5. Are there any drawbacks to delta-star connection?
   While it provides excellent harmonic handling and grounding, it can require additional complexity in fault protection or load balancing. Overloading one side can also produce unusual current loops in the delta. Proper design addresses these concerns.
6. Can I still get single-phase power from a delta-only transformer?
   Typically, no convenient neutral is available from a pure delta, so single-phase loads must tie line-to-line or rely on additional apparatus. The star side in a delta-star unit elegantly solves this.
7. Does a delta-star transformer inherently produce a 30° phase shift?
   Yes. In many standard references, a delta-star or star-delta arrangement yields a ±30° shift between line voltages. Protective schemes must account for that shift in multi-transformer or directional logic contexts.
8. Is a single-phase tap from the star side common in distribution networks?
   Absolutely.
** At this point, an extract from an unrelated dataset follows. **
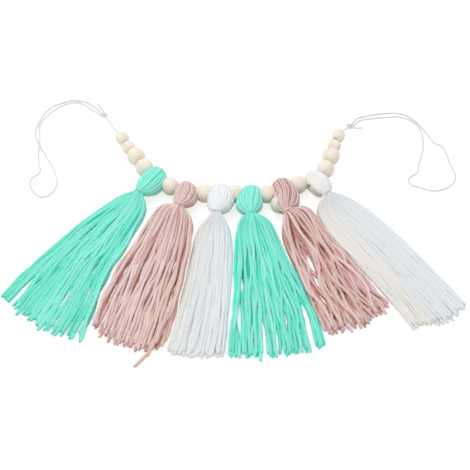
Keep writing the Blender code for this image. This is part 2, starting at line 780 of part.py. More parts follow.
def build():
    clear_scene()
    places = lay_out_string()
    left_knot, right_knot = knot_places(places)
    tangents = string_tangents(places, left_knot, right_knot)
    lines = {name: tassel_lines(name, places[name], tangents[name]) for name in TASSELS}
    for piece in STRING:
        if piece in TASSELS:
            add_tassel(piece, places[piece], tangents[piece], lines)
        else:
            add_string_bead(piece, places[piece], tangents[piece])
    line = threaded_route(places, left_knot, right_knot)
    cord_object("threaded_cord", smooth_curve(line, CORD_STEPS_PER_PIECE))
    add_knot("left_knot", left_knot)
    add_knot("right_knot", right_knot)
    cord_object("left_loop", loose_points(LEFT_LOOP_ROUTE, left_knot, 2))
    cord_object("right_loop", loose_points(RIGHT_LOOP_ROUTE, right_knot, 2))
    cord_object("left_tail", loose_points(LEFT_TAIL_ROUTE, left_knot, 2))
    cord_object("right_tail", loose_points(RIGHT_TAIL_ROUTE, right_knot, 2))
    return places, tangents


build()
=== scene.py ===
"""The looks of a garland of yarn tassels and wooden beads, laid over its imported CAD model.

Every piece takes its place from the CAD: the beads and the heads of the tassels from their joints and
boxes, the loops from the knots. Each tassel is its real yarns, folded over the cord, gathered at the
neck by a tie and piled on the surface out to their cut ends. Metres, +Z up, surface at z = 0.
"""

import json
import math

import bpy
import numpy as np
from mathutils import Matrix, Vector


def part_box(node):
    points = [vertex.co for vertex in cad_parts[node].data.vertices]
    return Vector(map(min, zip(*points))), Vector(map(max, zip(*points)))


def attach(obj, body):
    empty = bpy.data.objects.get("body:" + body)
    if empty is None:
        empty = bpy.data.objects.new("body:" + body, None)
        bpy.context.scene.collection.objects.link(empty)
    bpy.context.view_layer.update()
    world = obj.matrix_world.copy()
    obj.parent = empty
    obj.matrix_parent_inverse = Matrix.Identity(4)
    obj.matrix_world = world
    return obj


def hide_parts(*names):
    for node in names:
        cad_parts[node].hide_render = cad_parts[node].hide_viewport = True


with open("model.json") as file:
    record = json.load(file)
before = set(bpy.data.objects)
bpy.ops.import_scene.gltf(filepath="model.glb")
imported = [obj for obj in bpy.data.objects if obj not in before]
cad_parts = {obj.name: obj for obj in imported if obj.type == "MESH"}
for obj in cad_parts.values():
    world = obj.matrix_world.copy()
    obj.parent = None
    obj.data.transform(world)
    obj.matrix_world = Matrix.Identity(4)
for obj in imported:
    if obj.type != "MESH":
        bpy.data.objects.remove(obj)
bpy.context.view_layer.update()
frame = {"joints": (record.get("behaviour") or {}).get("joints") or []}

UP = np.array([0.0, 0.0, 1.0])

# Camera and light
CAMERA_TARGET = (0.0036, -0.0046, 0.0)
CAMERA_DISTANCE = 1.136
CAMERA_ELEVATION = 48.0
CAMERA_LENS = 100.0
SENSOR_WIDTH = 36.0
WORLD_LIGHT = 0.86
KEY_LIGHT_POWER = 4.2
KEY_LIGHT_SIZE = 0.60
KEY_LIGHT_PLACE = (-0.35, 0.25, 1.05)
FLOOR_SIZE = 6.0
FLOOR_DROP = 0.0002
FLOOR_GLOW = 0.77
FLOOR_COLOUR = (0.86, 0.86, 0.86, 1.0)
FLOOR_SEEN_COLOUR = (0.33, 0.33, 0.33, 1.0)
WHITE = (1.0, 1.0, 1.0, 1.0)
FLOOR_FINISH = {"Roughness": 0.9, "Specular IOR Level": 0.0, "Emission Color": WHITE}

# Yarn
YARN_RADIUS = 0.00158
HEAD_YARN_RADIUS = 0.00138
NECK_YARN_RADIUS = 0.00062
YARN_PLIES = 3
SIDES_PER_PLY = 3
PLY_DEPTH_SHARE = 0.08
PLY_PITCH = 0.018
YARN_RING_STEP = 0.0018
CUT_END_LENGTH = 0.0035
CUT_END_OPENING = 0.12
CUT_END_TAPER = 0.30
# How far the ply grooves take the painted groove shade
GROOVE_SHADE_SHARE = 0.30
# How far a strand's sides turned into the mass take the painted bounce light
SIDE_BOUNCE = 0.35

# The material of yarn: how its fibres and its patches of tone vary along and from strand to strand
YARN_FINISH = {
    "Roughness": 0.92, "Specular IOR Level": 0.18, "Sheen Weight": 0.08, "Sheen Roughness": 0.55,
}
YARN_BUMP = {"Distance": 0.00022, "Strength": 0.55}
FIBRE_NOISE = {"Scale": 1.0, "Detail": 4.0, "Roughness": 0.65}
PATCH_NOISE = {"Scale": 1.0, "Detail": 1.0, "Roughness": 0.5}
FIBRES_PER_METRE = 260.0
PATCHES_PER_METRE = 30.0
FIBRE_STRAND_STEP = 97.0
PATCH_STRAND_STEP = 53.0
FIBRE_GROOVE_STEP = 2.6
FIBRE_TONE = 0.5
PATCH_TONE = 0.5
FIBRE_HEIGHT = 0.7
GROOVE_HEIGHT = -0.5

# The two layers of yarn over each head, their fold, and how they draw away from a bare bead
FOLDED_OUTER = 13
FOLDED_INNER = 17
INNER_LAYER_DEPTH = 0.0010
LAYER_SPREAD = 0.0003
ANGLE_SPREAD = 0.035
# How far the head's outer layer takes the head's painted bounce light, against its inner layer
OUTER_BOUNCE_SHARE = 0.4
BUNCHES = 5
HEAD_STEPS = 25
FOLD_TOP = 0.0086
SHOULDER_TOP = 0.0104
SHOULDER_RISE = 0.001
HEAD_SIDE_ROOM = 0.0038
HEAD_TOP_ROOM = 0.0034
GATHERED_SIDE_ROOM = 0.0016
GATHERED_TOP_ROOM = -0.0004
GATHERED_BOTTOM_ROOM = -0.0008
SHOULDER_SHARE = 0.55
SHOULDER_RISE_SHARE = 0.6
GATHERED_SHARE = 0.5
HEAD_SMOOTHING = 1.6
SHIFT_FADE = 0.40
SHIFT_FADE_BY_NECK = 0.30
BARE_SHIFT_SHARE = 0.35
PINCH_SHARE = 0.28
FOLD_STEPS = 11
FOLD_LEAST_DEPTH = 0.12
FOLD_NARROWING = 0.12
ROUND_HEAD_REACH = 0.020
ROUND_HEAD_BLEND = 0.006
BARE_FROM = 0.16
BARE_FADE = 0.30
BARE_FADE_BELOW = 0.12
BARE_GAIN_BELOW = 1.8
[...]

That’s standard in overhead networks or pole-mounted transformers, giving typical residential or small commercial single-phase supply from the star’s neutral and one phase.
9. Why does the harmonic advantage matter so much?
   With more non-linear loads (e.g., LED lighting, drives), third-harmonic issues abound. Delta loops confine triplen harmonics, preserving cleaner waveforms upstream, reducing interference, and enhancing power quality.
10. Should I re-check TTR for each phase if there’s a suspected winding shift in a delta-star unit?
    Yes, measuring turns ratio across each phase helps identify partial coil misalignment or short turns. This ensures each winding portion meets design spec, preserving the integrity of the entire arrangement.

Author’s Note: Rely on industry standards (e.g., IEEE, IEC) and thorough factory acceptance testing for your delta-star transformers. Properly sized, grounded, and loaded, they’ll reliably serve distribution or industrial sites, bridging harmonic challenges and neutral requirements elegantly in a single winding solution.